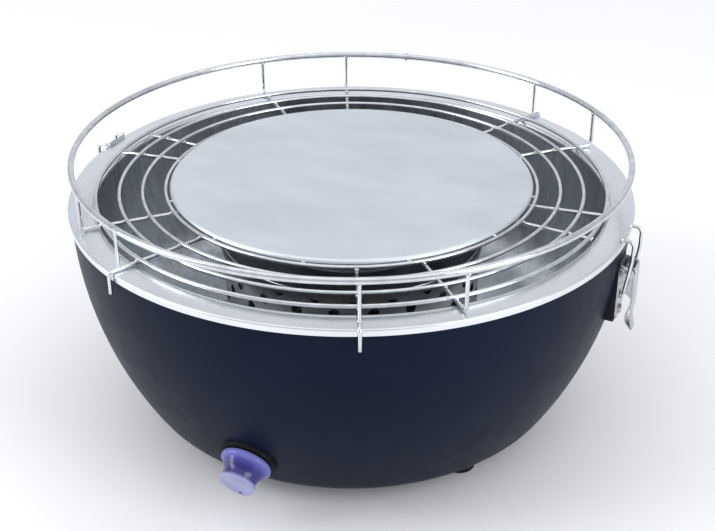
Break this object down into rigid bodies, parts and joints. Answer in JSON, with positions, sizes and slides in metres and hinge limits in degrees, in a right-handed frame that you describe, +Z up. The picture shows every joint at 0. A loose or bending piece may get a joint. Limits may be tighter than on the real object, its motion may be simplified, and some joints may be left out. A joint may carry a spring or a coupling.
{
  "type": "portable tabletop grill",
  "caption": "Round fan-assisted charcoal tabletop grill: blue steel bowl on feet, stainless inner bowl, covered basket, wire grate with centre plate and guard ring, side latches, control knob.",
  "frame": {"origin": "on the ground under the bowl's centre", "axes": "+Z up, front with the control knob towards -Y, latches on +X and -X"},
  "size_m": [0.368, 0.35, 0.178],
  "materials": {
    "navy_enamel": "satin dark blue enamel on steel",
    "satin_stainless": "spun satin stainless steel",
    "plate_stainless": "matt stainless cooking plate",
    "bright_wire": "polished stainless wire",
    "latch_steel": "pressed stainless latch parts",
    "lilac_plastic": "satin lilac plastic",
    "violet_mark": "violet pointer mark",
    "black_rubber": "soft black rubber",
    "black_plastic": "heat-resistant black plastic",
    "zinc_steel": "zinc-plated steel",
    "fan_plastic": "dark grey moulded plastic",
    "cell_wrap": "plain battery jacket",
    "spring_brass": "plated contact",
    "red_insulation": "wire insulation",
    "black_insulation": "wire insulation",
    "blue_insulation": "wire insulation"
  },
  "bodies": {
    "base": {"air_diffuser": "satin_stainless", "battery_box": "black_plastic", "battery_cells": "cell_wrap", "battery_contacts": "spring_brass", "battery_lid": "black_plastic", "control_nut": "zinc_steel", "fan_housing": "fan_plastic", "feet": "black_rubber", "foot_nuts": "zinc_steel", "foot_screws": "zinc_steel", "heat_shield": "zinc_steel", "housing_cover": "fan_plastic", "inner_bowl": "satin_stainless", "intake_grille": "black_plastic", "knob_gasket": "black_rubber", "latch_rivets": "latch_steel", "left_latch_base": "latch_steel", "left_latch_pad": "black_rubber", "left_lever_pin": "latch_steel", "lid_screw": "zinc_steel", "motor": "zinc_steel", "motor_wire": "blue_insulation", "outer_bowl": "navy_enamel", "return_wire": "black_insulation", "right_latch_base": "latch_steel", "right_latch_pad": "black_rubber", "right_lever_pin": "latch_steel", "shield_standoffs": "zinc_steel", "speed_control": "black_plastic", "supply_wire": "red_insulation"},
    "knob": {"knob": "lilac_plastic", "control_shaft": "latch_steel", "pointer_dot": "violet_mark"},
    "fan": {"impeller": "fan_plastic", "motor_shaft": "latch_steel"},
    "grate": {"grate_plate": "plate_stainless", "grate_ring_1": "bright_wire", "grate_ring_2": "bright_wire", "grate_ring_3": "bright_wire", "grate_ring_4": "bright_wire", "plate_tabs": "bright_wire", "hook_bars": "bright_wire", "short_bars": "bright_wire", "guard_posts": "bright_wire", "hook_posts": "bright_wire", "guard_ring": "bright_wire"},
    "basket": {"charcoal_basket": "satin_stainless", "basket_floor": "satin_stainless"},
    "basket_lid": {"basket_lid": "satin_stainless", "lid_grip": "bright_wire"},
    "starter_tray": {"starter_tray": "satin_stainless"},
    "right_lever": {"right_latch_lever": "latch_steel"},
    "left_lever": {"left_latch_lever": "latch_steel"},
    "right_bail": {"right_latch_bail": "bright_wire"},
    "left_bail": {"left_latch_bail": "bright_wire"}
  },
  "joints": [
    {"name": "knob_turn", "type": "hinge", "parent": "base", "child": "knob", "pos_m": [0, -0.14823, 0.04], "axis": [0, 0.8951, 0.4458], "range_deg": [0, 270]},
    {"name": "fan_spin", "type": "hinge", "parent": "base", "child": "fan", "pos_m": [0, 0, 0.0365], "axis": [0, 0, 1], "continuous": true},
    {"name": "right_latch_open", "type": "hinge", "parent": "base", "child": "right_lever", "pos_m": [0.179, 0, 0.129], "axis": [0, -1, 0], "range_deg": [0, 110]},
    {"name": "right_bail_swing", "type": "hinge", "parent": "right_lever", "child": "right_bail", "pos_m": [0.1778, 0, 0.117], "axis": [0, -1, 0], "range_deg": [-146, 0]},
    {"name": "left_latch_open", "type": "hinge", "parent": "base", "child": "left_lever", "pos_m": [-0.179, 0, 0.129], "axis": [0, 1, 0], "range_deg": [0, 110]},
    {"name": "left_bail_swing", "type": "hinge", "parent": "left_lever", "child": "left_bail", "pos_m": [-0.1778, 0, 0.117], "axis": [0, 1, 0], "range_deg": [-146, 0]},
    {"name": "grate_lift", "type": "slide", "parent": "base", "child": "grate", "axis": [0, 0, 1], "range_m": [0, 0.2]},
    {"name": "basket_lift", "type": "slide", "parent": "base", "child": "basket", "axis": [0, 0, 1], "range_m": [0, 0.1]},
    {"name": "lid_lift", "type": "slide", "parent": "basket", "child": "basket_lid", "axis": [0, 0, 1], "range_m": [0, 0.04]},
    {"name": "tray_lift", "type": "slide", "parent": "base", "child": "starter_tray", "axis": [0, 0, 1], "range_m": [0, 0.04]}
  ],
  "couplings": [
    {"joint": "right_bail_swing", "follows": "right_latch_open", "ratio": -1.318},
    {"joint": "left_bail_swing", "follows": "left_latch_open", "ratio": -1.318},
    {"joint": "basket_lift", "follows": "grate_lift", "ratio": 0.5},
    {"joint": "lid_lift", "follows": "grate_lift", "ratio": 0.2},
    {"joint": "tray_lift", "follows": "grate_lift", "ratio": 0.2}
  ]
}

_Task to complete:_ Copy out the material above in its entirety. Every detail must match.

_Full answer:_
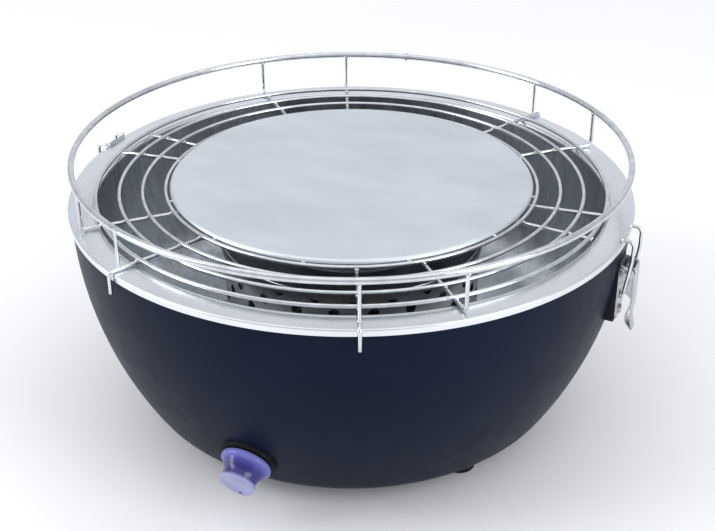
Break this object down into rigid bodies, parts and joints. Answer in JSON, with positions, sizes and slides in metres and hinge limits in degrees, in a right-handed frame that you describe, +Z up. The picture shows every joint at 0. A loose or bending piece may get a joint. Limits may be tighter than on the real object, its motion may be simplified, and some joints may be left out. A joint may carry a spring or a coupling.
{
  "type": "portable tabletop grill",
  "caption": "Round fan-assisted charcoal tabletop grill: blue steel bowl on feet, stainless inner bowl, covered basket, wire grate with centre plate and guard ring, side latches, control knob.",
  "frame": {"origin": "on the ground under the bowl's centre", "axes": "+Z up, front with the control knob towards -Y, latches on +X and -X"},
  "size_m": [0.368, 0.35, 0.178],
  "materials": {
    "navy_enamel": "satin dark blue enamel on steel",
    "satin_stainless": "spun satin stainless steel",
    "plate_stainless": "matt stainless cooking plate",
    "bright_wire": "polished stainless wire",
    "latch_steel": "pressed stainless latch parts",
    "lilac_plastic": "satin lilac plastic",
    "violet_mark": "violet pointer mark",
    "black_rubber": "soft black rubber",
    "black_plastic": "heat-resistant black plastic",
    "zinc_steel": "zinc-plated steel",
    "fan_plastic": "dark grey moulded plastic",
    "cell_wrap": "plain battery jacket",
    "spring_brass": "plated contact",
    "red_insulation": "wire insulation",
    "black_insulation": "wire insulation",
    "blue_insulation": "wire insulation"
  },
  "bodies": {
    "base": {"air_diffuser": "satin_stainless", "battery_box": "black_plastic", "battery_cells": "cell_wrap", "battery_contacts": "spring_brass", "battery_lid": "black_plastic", "control_nut": "zinc_steel", "fan_housing": "fan_plastic", "feet": "black_rubber", "foot_nuts": "zinc_steel", "foot_screws": "zinc_steel", "heat_shield": "zinc_steel", "housing_cover": "fan_plastic", "inner_bowl": "satin_stainless", "intake_grille": "black_plastic", "knob_gasket": "black_rubber", "latch_rivets": "latch_steel", "left_latch_base": "latch_steel", "left_latch_pad": "black_rubber", "left_lever_pin": "latch_steel", "lid_screw": "zinc_steel", "motor": "zinc_steel", "motor_wire": "blue_insulation", "outer_bowl": "navy_enamel", "return_wire": "black_insulation", "right_latch_base": "latch_steel", "right_latch_pad": "black_rubber", "right_lever_pin": "latch_steel", "shield_standoffs": "zinc_steel", "speed_control": "black_plastic", "supply_wire": "red_insulation"},
    "knob": {"knob": "lilac_plastic", "control_shaft": "latch_steel", "pointer_dot": "violet_mark"},
    "fan": {"impeller": "fan_plastic", "motor_shaft": "latch_steel"},
    "grate": {"grate_plate": "plate_stainless", "grate_ring_1": "bright_wire", "grate_ring_2": "bright_wire", "grate_ring_3": "bright_wire", "grate_ring_4": "bright_wire", "plate_tabs": "bright_wire", "hook_bars": "bright_wire", "short_bars": "bright_wire", "guard_posts": "bright_wire", "hook_posts": "bright_wire", "guard_ring": "bright_wire"},
    "basket": {"charcoal_basket": "satin_stainless", "basket_floor": "satin_stainless"},
    "basket_lid": {"basket_lid": "satin_stainless", "lid_grip": "bright_wire"},
    "starter_tray": {"starter_tray": "satin_stainless"},
    "right_lever": {"right_latch_lever": "latch_steel"},
    "left_lever": {"left_latch_lever": "latch_steel"},
    "right_bail": {"right_latch_bail": "bright_wire"},
    "left_bail": {"left_latch_bail": "bright_wire"}
  },
  "joints": [
    {"name": "knob_turn", "type": "hinge", "parent": "base", "child": "knob", "pos_m": [0, -0.14823, 0.04], "axis": [0, 0.8951, 0.4458], "range_deg": [0, 270]},
    {"name": "fan_spin", "type": "hinge", "parent": "base", "child": "fan", "pos_m": [0, 0, 0.0365], "axis": [0, 0, 1], "continuous": true},
    {"name": "right_latch_open", "type": "hinge", "parent": "base", "child": "right_lever", "pos_m": [0.179, 0, 0.129], "axis": [0, -1, 0], "range_deg": [0, 110]},
    {"name": "right_bail_swing", "type": "hinge", "parent": "right_lever", "child": "right_bail", "pos_m": [0.1778, 0, 0.117], "axis": [0, -1, 0], "range_deg": [-146, 0]},
    {"name": "left_latch_open", "type": "hinge", "parent": "base", "child": "left_lever", "pos_m": [-0.179, 0, 0.129], "axis": [0, 1, 0], "range_deg": [0, 110]},
    {"name": "left_bail_swing", "type": "hinge", "parent": "left_lever", "child": "left_bail", "pos_m": [-0.1778, 0, 0.117], "axis": [0, 1, 0], "range_deg": [-146, 0]},
    {"name": "grate_lift", "type": "slide", "parent": "base", "child": "grate", "axis": [0, 0, 1], "range_m": [0, 0.2]},
    {"name": "basket_lift", "type": "slide", "parent": "base", "child": "basket", "axis": [0, 0, 1], "range_m": [0, 0.1]},
    {"name": "lid_lift", "type": "slide", "parent": "basket", "child": "basket_lid", "axis": [0, 0, 1], "range_m": [0, 0.04]},
    {"name": "tray_lift", "type": "slide", "parent": "base", "child": "starter_tray", "axis": [0, 0, 1], "range_m": [0, 0.04]}
  ],
  "couplings": [
    {"joint": "right_bail_swing", "follows": "right_latch_open", "ratio": -1.318},
    {"joint": "left_bail_swing", "follows": "left_latch_open", "ratio": -1.318},
    {"joint": "basket_lift", "follows": "grate_lift", "ratio": 0.5},
    {"joint": "lid_lift", "follows": "grate_lift", "ratio": 0.2},
    {"joint": "tray_lift", "follows": "grate_lift", "ratio": 0.2}
  ]
}